Today our baby boy is twenty seven years old. He is going down to London after work - not to loot or riot but to be with his lovely girlfriend - Ruby. So last night, as a family, we drove over to the Centertainment complex near Meadowhall. First we had very nice burgers at The Handmade Burger Company - using 2for1 vouchers that Ian had been given in his shop. Then we went into Cineworld to watch "Rise of the Planet of the Apes" which is newly out in British cinemas.
It had many gripping moments and some of the special effects were verging on the incredible. The chimpanzees were usually convincing but the leading chimp - Caesar played by Andy Serkis - sometimes appeared unbelievably tall, facing his surrogate human father Will Rodman, played by James Franco, eye to eye. I am not a primeatologist but I am sure that even if a mature chimp stretched upright it would not stand six feet tall. Would it?
The scenes on The Golden Gate Bridge were quite breathtaking with chimps swinging vigorously under the metal stanchions beneath the roadway or ascending effortlessly up the steel cabling. The sense of movement as the growing army of chimps moved through San Francisco was truly spectacular.
However, there was a certain obviousness about the storyline. I guess that is to be expected when a film is aimed at family audiences. Even a love interest element was woven in as zoo vet Freida Pinto played by the delectable Caroline Aranha got it on with Rodman. It was engineered to a formula - growing from the placidity of a research laboratory to a dramatic crescendo in which the apes look back from the redwood forest towards San Francisco as if subconsciously already planning their takeover of the planet.
No doubt there'll be a "Rise of the Planet of the Apes" (2) but I won't be rushing to watch it even though Ian and Frances both agreed that last night's film was brilliant. Shirley, by the way, was underwhelmed by the whole experience.

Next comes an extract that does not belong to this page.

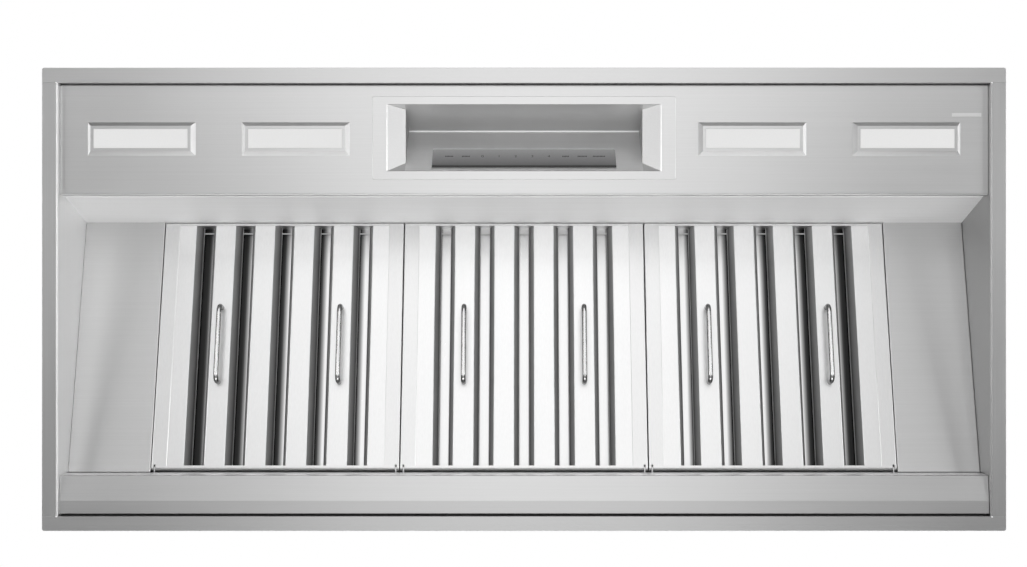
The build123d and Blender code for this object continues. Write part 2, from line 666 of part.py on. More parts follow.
def handle(x):
    """A bent bar handle on an outer baffle."""
    middle = (FILTER_FRONT_GAP + filter_end) / 2
    reach = HANDLE_LENGTH / 2 - HANDLE_RADIUS
    low = HANDLE_RADIUS - HANDLE_STANDOFF
    path = Wire(FilletPolyline((x, middle - reach, outer_low), (x, middle - reach, low),
                               (x, middle + reach, low), (x, middle + reach, outer_low),
                               radius=HANDLE_BEND).edges())
    start = Plane(origin=(x, middle - reach, outer_low), z_dir=(0, 0, -1))
    return sweep(start * Circle(HANDLE_RADIUS), path=path)


def spring_clip(x):
    """A leaf clip on the front rim: its nose hooks over the catch of the baffle plate."""
    section = folded([
        (FILTER_FRONT_GAP + CLIP_SEAT, FILTER_THICKNESS), (-CLIP_ARM, FILTER_THICKNESS),
        (-CLIP_NOSE, FILTER_THICKNESS - CLIP_NOSE_DROP), (CLIP_TIP, CATCH_HEIGHT + CLIP_TIP_RISE)],
        CLIP_SHEET, CLIP_BEND, Side.RIGHT)
    return along_x(section, x - CLIP_WIDTH / 2, x + CLIP_WIDTH / 2)


bar_x = [(a + b) / 2 for a, b in zip(slot_x, slot_x[1:])]
side_rims = [side_rim(), left_of(side_rim())]
end_rims = [front_rim(), rear_rim - lug_slots]
outer_bars = [left_of(end_bar())] + [outer_bar(x) for x in bar_x] + [end_bar()]
inner_bars = [inner_bar(x) for x in slot_x]
handles = [handle(bar_x[0]), handle(bar_x[-1])]
clips = [spring_clip(side * CLIP_SPREAD_SHARE * filter_half) for side in (-1, 1)]
for number, x in enumerate(filter_x, 1):
    place = ceiling * Pos(x, 0, 0)
    keep(f"filter_{number}_rim", *[place * s for s in side_rims + end_rims])
    keep(f"filter_{number}_outer_baffles", *[place * s for s in outer_bars])
    keep(f"filter_{number}_inner_baffles", *[place * s for s in inner_bars])
    keep(f"filter_{number}_handles", *[place * s for s in handles])
    keep(f"filter_{number}_clips", *[place * s for s in clips])


# ---- rear rail with the hinge lugs ----
def lug(x0, x1):
    """A plate with an eye round a filter's hinge pin, and an arm back to the rail."""
    eye = rod_x(LUG_RADIUS, x0, x1, *pivot)
    arm = block(x0, x1, pivot[0], rail_y + SHEET / 2, pivot[1] - LUG_RADIUS, pivot[1] + LUG_RADIUS)
    return eye + arm - rod_x(PIN_RADIUS + PIN_CLEARANCE, x0, x1, *pivot)


rail_section = folded([
    (rail_y, rail_bottom), (rail_y, rail_bottom + RAIL_HEIGHT),
    (rail_y + RAIL_TOP_WIDTH, rail_bottom + RAIL_HEIGHT)], SHEET, RAIL_BEND, Side.RIGHT)
rail = along_x(rail_section, -wall_inner, wall_inner)
for x in filter_x:
    rail += lug(x + lug_inner, x + lug_outer)
    rail += lug(x - lug_outer, x - lug_inner)
keep("filter_rail", rail)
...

In any case, perhaps the apes are already taking over in the real world. We saw them last weekend marauding through the streets of England's major cities - though not I am happy to say in Sheffield - our fourth biggest city - which provided a calm and civilised contrast to the mayhem endured elsewhere - "Rise of The Planet of The Yorkshire Puddings"... people going quietly about their lives, walking whippets up slag heaps while munching on pork scratchings - "Ey up! Ow's tha goin' on?" I wonder if that could also be a Hollywood blockbuster.